Look through the records below, count the lines with the word "shown", and reply with only the number.

* **Rows from an object dataset**
• • •
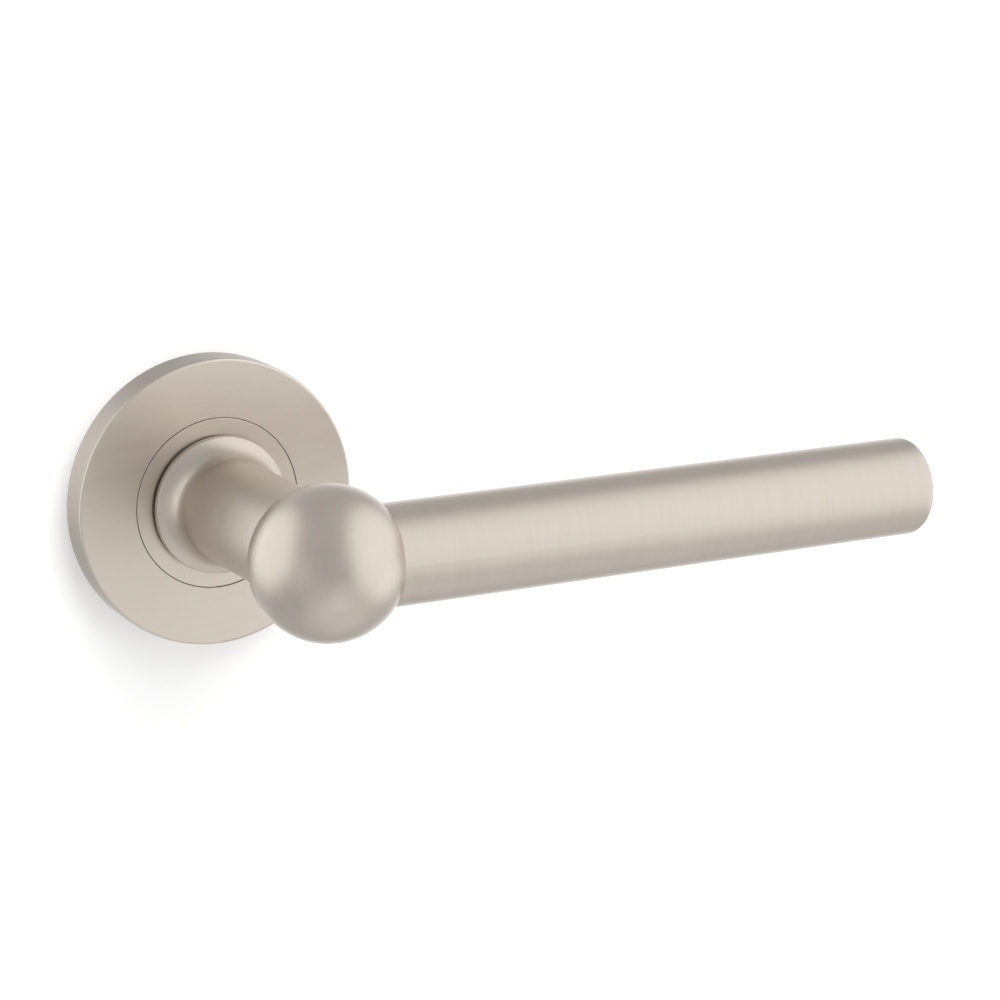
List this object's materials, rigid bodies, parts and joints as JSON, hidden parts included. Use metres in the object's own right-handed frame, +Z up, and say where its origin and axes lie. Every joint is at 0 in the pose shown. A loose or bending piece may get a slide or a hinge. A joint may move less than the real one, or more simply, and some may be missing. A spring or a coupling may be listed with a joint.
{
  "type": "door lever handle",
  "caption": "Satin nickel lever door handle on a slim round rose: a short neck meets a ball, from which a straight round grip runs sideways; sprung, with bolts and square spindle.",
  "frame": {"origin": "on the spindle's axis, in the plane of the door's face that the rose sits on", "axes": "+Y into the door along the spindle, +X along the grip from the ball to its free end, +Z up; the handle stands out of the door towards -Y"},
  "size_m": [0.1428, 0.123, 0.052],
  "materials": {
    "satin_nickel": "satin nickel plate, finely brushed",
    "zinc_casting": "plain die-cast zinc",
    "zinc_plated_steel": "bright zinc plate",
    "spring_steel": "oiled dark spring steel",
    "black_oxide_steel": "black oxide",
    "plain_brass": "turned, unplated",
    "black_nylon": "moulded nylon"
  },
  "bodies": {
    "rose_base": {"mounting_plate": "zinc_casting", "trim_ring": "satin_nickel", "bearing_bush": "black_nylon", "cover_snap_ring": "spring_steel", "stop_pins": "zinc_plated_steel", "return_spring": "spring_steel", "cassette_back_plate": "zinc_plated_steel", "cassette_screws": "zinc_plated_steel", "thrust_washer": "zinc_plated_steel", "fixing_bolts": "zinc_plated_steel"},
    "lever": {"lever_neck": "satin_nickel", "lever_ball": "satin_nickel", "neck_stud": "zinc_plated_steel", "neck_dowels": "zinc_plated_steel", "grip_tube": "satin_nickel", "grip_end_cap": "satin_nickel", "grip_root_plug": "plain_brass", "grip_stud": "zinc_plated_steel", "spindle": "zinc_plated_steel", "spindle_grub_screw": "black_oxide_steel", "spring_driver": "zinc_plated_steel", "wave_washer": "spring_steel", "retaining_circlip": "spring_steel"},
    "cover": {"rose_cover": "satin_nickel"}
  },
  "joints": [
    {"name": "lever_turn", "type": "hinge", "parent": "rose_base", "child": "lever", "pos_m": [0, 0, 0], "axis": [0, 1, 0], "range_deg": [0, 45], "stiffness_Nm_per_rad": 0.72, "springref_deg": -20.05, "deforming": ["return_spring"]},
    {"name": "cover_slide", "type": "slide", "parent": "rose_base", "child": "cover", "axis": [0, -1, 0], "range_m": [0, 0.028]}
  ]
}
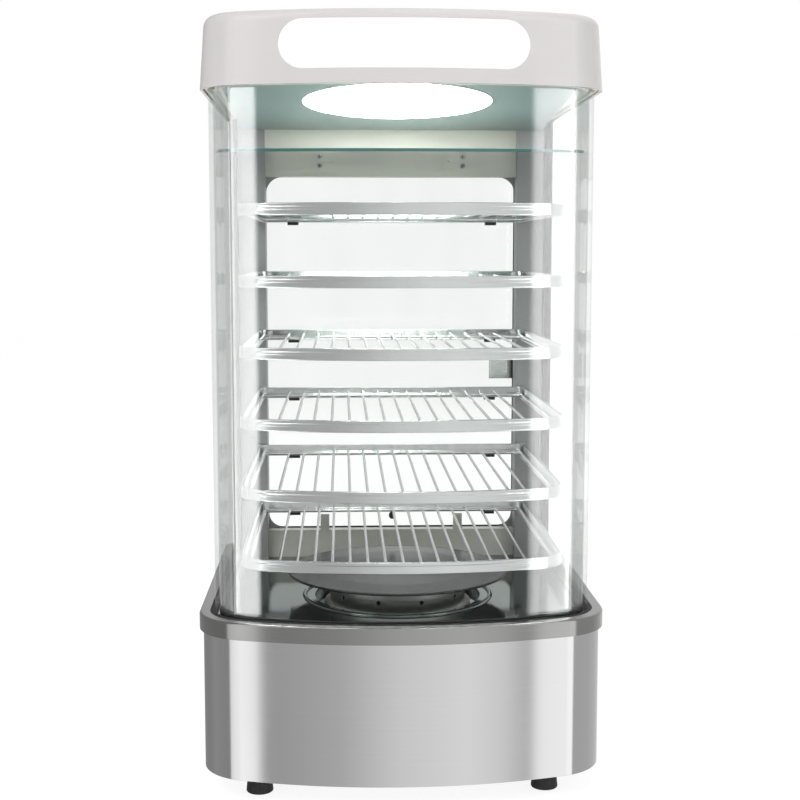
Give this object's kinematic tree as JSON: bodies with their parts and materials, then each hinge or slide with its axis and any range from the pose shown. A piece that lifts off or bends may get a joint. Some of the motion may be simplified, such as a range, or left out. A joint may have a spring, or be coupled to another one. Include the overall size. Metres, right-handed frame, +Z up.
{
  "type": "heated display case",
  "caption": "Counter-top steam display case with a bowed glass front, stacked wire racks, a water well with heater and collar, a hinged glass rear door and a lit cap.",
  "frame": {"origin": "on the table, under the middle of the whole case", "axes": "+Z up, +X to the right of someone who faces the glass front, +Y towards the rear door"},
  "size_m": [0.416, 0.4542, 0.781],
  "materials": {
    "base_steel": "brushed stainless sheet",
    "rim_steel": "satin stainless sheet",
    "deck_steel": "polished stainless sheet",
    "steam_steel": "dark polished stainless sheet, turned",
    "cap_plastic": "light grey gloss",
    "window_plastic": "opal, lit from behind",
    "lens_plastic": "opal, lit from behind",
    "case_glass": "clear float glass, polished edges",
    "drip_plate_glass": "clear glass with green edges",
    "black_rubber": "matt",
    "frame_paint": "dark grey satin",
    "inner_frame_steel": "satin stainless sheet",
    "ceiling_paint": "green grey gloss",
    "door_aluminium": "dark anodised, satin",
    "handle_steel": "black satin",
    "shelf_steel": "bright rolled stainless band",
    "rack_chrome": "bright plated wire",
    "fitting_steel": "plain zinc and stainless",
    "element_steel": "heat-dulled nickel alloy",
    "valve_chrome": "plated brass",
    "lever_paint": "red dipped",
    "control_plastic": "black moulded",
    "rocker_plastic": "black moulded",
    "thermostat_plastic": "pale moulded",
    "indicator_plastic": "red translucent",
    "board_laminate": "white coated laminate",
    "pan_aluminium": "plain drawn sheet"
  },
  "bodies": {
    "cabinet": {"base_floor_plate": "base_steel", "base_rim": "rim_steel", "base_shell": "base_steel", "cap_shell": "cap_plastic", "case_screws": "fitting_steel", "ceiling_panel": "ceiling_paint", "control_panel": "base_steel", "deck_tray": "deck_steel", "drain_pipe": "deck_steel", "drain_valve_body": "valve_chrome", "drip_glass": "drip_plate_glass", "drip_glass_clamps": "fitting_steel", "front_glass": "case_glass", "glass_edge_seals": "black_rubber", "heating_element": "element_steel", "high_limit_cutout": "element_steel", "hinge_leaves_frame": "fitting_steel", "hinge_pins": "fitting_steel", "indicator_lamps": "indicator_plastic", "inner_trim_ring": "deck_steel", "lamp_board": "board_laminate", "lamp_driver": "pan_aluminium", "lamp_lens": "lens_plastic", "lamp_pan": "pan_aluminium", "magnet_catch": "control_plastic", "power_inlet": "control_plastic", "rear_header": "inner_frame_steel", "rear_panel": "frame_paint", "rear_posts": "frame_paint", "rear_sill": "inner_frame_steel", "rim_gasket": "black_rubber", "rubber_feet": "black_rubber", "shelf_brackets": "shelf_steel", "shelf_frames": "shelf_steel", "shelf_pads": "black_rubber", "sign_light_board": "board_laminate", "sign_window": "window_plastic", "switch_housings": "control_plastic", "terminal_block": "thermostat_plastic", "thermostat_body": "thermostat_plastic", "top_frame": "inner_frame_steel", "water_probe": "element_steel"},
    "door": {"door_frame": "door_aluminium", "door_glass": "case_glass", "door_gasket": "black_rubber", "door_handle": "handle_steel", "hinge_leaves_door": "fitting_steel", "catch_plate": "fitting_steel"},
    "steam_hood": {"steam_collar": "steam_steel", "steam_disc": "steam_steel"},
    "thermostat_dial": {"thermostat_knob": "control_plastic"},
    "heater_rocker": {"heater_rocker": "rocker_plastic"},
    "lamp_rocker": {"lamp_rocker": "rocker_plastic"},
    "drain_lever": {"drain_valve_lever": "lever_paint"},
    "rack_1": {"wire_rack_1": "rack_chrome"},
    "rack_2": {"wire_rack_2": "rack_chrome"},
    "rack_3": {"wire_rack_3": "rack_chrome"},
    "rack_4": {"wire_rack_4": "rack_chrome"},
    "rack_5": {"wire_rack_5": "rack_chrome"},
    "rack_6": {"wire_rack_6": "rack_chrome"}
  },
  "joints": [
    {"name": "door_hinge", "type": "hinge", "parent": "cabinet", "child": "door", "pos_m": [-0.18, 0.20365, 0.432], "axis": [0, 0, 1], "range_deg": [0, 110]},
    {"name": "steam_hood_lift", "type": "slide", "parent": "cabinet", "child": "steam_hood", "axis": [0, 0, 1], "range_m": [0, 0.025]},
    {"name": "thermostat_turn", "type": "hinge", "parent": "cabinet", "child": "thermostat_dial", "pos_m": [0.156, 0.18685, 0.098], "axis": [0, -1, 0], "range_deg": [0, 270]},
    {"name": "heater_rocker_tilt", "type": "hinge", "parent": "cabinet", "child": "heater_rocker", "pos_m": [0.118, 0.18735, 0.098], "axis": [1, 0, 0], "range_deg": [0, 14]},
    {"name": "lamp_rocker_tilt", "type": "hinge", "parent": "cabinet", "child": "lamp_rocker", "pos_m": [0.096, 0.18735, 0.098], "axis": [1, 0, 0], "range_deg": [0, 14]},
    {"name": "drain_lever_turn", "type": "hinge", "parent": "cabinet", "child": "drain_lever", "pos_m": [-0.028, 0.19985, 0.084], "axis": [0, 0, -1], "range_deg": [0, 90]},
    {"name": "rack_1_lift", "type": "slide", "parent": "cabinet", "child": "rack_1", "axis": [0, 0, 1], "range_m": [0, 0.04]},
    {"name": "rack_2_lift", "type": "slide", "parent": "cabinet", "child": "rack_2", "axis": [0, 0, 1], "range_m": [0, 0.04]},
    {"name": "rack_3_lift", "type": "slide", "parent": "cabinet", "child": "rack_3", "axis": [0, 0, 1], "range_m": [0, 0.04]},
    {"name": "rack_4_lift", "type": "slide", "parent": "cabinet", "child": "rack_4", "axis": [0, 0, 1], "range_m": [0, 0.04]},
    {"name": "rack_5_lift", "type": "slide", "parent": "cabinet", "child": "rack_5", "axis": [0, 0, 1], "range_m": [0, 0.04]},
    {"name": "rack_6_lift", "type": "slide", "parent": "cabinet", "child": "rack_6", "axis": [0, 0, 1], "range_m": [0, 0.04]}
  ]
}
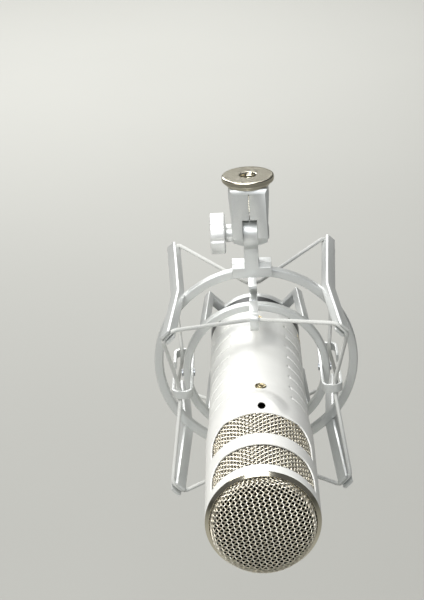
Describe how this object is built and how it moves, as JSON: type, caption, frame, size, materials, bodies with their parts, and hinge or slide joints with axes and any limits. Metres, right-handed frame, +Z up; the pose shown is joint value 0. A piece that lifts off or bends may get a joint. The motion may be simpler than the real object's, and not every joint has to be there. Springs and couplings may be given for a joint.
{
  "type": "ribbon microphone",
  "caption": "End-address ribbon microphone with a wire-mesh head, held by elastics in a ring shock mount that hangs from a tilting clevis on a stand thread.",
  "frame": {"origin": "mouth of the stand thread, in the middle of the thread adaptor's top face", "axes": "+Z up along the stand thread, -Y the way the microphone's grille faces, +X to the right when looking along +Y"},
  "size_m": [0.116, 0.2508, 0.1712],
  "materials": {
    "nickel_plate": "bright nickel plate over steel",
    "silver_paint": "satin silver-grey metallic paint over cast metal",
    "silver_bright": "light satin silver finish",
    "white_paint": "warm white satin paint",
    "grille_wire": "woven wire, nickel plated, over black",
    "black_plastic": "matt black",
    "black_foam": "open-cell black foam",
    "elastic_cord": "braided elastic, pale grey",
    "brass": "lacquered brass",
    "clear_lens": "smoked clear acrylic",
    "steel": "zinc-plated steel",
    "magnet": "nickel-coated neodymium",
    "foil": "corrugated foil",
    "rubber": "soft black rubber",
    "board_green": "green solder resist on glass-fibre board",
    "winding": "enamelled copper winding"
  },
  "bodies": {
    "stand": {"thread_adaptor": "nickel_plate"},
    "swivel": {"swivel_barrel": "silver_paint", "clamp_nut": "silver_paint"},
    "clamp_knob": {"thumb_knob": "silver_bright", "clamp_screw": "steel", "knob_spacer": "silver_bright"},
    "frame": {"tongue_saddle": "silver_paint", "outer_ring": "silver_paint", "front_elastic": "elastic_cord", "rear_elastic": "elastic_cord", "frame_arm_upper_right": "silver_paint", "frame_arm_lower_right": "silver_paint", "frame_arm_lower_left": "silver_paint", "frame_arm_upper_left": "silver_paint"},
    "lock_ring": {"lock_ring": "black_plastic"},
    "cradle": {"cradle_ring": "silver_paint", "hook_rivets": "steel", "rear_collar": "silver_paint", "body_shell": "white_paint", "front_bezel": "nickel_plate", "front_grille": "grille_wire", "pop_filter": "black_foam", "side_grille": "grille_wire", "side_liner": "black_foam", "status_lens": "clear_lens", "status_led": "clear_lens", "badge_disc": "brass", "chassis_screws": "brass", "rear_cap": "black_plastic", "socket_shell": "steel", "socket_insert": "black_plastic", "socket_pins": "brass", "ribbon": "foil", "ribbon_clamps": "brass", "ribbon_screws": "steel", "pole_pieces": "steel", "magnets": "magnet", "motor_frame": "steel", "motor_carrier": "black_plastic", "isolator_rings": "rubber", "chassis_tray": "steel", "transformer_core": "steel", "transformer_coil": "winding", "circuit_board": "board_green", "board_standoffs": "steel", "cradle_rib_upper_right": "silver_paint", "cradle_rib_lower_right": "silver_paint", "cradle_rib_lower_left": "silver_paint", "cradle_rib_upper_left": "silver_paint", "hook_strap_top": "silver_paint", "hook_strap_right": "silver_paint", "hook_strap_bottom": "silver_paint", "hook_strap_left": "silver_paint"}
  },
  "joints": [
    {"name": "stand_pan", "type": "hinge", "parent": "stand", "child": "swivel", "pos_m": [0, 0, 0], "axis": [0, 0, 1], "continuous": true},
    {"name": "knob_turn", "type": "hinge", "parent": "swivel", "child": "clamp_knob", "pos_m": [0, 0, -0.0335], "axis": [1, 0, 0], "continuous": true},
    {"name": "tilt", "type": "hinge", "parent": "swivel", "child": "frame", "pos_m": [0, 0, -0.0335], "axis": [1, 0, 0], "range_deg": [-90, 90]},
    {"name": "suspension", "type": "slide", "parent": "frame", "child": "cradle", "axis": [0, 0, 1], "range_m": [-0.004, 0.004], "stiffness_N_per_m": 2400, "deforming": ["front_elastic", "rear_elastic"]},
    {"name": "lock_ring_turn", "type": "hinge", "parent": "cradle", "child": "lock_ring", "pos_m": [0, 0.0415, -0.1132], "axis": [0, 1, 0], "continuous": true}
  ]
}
• • •
* **Exercise output**
3